Event-Driven Temporal Refinement of Multi-Scale Plasma Simulations

Summary form only given. We present an adaptive approach to temporal refinement of particle-in-cell and fluid (MHD, two-fluid) simulations of space and laboratory plasmas. It is based on a novel methodology for explicit integration of inhomogeneous nonlinear systems with multiple time scales: discrete-event simulation (DES). DES enables asynchronous time integration on arbitrary meshes by adaptively distributing CPU resources in accordance with local time scales. This removes computational penalties incurred in explicit time-stepping codes due to the Courant-Friedrich-Levy (CFL) restriction on a global time-step size. DES stands apart from a broad family of local (multiple) time-stepping algorithms in that it requires neither selecting a global synchronization time step nor predetermining a sequence of time-integration operations for individual parts of a nonlinear system. Instead, solution elements self-adaptively predict and synchronize their temporal trajectories by enforcing causality constraints, which are formulated in terms of local changes to the evolving solution.
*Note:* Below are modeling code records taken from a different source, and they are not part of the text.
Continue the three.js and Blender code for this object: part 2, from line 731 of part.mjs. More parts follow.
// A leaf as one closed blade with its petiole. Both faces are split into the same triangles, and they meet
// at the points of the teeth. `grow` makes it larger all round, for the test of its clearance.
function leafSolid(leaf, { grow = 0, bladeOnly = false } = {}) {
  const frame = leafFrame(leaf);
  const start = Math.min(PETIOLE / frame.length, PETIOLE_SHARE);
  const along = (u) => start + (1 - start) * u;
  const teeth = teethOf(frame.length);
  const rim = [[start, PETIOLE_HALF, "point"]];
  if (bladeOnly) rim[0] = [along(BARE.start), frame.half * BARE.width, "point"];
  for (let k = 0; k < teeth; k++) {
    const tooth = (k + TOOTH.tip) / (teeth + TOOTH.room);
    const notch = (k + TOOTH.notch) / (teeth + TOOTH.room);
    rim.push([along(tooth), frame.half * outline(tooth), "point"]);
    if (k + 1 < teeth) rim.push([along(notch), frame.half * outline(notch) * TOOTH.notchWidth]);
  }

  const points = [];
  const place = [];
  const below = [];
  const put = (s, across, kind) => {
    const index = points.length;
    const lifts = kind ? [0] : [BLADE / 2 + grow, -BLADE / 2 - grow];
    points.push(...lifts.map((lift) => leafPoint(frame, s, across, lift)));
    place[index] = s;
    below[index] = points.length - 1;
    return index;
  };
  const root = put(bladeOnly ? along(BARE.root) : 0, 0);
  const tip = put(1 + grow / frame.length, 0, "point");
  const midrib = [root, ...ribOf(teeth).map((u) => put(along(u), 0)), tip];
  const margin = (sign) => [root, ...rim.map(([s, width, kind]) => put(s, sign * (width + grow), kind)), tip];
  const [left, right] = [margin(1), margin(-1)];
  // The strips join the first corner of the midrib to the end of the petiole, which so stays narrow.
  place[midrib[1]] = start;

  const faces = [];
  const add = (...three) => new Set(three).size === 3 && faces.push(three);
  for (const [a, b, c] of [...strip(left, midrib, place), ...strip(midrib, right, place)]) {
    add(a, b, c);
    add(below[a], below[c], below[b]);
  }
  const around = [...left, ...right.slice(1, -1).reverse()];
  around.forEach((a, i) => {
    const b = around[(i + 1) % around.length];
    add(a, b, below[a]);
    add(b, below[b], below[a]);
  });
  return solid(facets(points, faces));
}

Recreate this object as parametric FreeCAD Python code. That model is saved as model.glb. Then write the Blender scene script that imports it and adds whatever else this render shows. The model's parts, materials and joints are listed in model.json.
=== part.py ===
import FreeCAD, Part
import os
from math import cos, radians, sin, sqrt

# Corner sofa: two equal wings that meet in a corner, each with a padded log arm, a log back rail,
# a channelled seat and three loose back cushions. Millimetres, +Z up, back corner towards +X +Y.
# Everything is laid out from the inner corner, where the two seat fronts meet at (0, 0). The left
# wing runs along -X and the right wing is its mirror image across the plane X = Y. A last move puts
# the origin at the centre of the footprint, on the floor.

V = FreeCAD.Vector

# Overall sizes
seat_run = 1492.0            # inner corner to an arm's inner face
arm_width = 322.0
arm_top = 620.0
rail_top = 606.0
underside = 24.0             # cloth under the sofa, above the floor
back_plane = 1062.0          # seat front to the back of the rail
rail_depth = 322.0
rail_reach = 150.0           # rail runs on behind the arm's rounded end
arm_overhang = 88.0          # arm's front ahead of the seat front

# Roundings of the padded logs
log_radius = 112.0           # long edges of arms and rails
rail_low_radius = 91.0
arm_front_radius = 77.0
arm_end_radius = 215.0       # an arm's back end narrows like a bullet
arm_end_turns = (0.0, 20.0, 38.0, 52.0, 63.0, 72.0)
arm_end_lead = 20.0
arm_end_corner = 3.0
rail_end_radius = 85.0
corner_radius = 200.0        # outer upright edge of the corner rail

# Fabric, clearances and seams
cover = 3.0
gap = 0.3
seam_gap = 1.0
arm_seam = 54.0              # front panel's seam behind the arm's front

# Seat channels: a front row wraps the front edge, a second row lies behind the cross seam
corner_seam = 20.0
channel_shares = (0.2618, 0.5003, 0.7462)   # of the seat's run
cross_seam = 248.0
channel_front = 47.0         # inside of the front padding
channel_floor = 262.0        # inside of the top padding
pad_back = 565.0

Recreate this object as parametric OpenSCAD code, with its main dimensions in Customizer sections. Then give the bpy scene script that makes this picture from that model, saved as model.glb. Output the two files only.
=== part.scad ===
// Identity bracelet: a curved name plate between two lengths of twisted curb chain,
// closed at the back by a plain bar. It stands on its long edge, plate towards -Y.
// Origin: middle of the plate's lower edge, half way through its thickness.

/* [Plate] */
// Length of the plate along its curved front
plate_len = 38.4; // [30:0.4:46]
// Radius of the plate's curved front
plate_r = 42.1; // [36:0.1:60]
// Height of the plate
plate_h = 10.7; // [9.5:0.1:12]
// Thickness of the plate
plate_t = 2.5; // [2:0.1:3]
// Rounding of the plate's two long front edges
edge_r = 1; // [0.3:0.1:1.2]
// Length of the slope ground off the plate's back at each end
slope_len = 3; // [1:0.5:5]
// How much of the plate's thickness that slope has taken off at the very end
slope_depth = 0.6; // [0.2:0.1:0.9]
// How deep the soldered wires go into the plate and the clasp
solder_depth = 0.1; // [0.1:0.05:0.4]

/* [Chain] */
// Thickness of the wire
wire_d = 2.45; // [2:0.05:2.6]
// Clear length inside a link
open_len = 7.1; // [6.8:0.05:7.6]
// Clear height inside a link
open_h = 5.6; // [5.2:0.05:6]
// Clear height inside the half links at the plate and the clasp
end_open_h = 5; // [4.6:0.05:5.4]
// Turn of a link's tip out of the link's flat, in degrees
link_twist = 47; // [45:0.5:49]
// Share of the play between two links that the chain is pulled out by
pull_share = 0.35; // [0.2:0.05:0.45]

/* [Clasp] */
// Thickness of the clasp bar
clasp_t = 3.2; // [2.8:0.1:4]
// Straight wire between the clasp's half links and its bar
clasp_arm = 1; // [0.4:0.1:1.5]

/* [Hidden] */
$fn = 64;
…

Together with flux-conservative propagation of asynchronous information, this remarkable property of DES ensures stable and efficient asynchronous runs. In addition, DES automatically eliminates idle computation in inactive regions of the global domain. DES examples, ranging from electrostatic particle-in-cell to hybrid to fluid simulations, demonstrate the superior performance of event-driven computation in terms of accuracy, efficiency and robustness (stability). We also report our progress in developing a new, 3D hybrid-DES code, HYDES, designed for modeling multi-scale low-frequency processes in laboratory (FRC, z-pinch, ICF) and space (magnetospheric, heliospheric) plasmas.